Apart from general works on the Holocaust in Belarus, such as Marat Botvinnik’s Pamiatniki genotsida evreev Belarusi (Minsk: Belaruskaia Navuka, 2000), there is also an article in Russian dealing specifically with the Jews of Vetka by David Fabrikant, “Jewish Vetka: History and Geography,” Evreiskii kamerton (Tel Aviv), September 6, 2001. The ghetto in Vetka is also mentioned in the local history volume: Pamiats’: Vetkauski raen, vol. 1 (Minsk: BelTA, 1997), p. 192; Shmuel Spector and Geoffrey Wigoder, eds., The Encyclopedia of Jewish Life before and during the Holocaust (Jerusalem: Yad Vashem; New York: New York University Press, 2001), p. 1390; and Marat Botvinnik, Kholokost v knigakh “Pamiat’” Respubliki Belarus’ (Minsk: Kovcheg, 2008), pp. 83–84.

Documentation on the fate of the Jews of Vetka during World War II can be found in the following archives: AMVDGO (12-1/8-1, vol. 1); PALS; and YVA (M-33/461).

NOTES

1. Zbor pomnikau historyi i kul’tury Belarusi: Homel’skaia voblasts’ (Minsk, 1985), p. 119.

2. Pamiats’: Vetkauski raen, vol. 1, p. 192; see also Botvinnik, Kholokost v knigakh “Pamiat’” Respubliki Belarus’, pp. 83–84.

3. YVA, M-33/461, p. 3.

4. Pamiats’: Vetkauski raen, vol. 1, p. 192.

5. PALS, information from the political committee of the Vetka raion, November 3, 1992.

6. AMVDGO, 12-1/8-1, vol. 1, p. 118.

7. Author’s estimate based on materials in the book Pamiats’: Vetkauski raen, vol. 2 (Minsk: BelTA, 1998), pp. 107–109.

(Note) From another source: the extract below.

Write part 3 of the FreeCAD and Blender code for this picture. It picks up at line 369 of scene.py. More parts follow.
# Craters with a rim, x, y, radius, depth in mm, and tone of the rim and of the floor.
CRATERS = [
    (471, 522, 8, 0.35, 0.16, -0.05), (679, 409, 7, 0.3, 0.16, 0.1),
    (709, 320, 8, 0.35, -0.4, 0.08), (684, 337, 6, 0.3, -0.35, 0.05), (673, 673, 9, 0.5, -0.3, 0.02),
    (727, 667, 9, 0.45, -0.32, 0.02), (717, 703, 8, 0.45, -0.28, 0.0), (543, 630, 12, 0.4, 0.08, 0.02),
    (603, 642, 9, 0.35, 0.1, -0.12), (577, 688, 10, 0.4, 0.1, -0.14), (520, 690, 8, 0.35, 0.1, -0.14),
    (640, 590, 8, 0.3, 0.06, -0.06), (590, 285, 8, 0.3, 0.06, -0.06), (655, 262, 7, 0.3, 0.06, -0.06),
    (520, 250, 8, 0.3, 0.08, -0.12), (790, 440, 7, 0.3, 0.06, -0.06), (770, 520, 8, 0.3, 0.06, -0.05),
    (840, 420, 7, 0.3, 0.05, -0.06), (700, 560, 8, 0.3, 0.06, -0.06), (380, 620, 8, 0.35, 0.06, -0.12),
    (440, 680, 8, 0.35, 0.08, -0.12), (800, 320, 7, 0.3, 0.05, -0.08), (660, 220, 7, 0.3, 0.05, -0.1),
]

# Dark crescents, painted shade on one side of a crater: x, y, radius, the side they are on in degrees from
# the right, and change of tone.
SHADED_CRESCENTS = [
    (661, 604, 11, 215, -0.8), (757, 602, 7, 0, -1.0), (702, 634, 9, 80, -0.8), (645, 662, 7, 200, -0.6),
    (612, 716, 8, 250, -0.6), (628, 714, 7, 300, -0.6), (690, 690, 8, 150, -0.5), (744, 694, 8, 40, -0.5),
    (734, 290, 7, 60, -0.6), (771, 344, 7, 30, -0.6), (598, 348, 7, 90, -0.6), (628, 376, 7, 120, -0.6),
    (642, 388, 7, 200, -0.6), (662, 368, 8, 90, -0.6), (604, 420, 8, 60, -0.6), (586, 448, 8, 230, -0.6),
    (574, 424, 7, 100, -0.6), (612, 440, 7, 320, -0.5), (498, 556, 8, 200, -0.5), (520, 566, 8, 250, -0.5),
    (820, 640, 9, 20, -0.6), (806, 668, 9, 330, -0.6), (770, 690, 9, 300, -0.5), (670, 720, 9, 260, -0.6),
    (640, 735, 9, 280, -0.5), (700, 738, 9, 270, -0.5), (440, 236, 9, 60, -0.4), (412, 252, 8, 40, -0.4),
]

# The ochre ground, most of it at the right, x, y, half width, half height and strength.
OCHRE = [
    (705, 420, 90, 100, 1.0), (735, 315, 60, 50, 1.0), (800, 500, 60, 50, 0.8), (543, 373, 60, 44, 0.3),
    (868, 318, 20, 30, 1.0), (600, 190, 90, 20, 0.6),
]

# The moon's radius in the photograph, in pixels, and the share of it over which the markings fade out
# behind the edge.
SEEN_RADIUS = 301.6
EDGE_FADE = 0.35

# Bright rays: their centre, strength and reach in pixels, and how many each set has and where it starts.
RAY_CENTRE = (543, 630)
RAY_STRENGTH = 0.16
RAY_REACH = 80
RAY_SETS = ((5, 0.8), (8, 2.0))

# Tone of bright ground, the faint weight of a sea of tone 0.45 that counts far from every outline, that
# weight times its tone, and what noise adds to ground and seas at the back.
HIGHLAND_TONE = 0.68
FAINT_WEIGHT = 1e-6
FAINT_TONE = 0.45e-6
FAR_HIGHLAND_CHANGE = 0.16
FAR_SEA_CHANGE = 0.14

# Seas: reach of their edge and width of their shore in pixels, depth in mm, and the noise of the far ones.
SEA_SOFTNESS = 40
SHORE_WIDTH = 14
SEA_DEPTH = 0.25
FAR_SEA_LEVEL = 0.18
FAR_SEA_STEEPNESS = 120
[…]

8. Fabrikant, “Jewish Vetka: History and Geography.”

9. Pamiats’: Vetkauski raen, vol. 2, p. 28.

10. See Benjamin and Vladka Meed Registry of Jewish Holocaust Survivors (United States Holocaust Memorial Council, 2000), vol. 3, p. 402, and vol. 4, p. 714. An updated electronic version of the Survivors Registry is available on the Web at www.ushmm.org.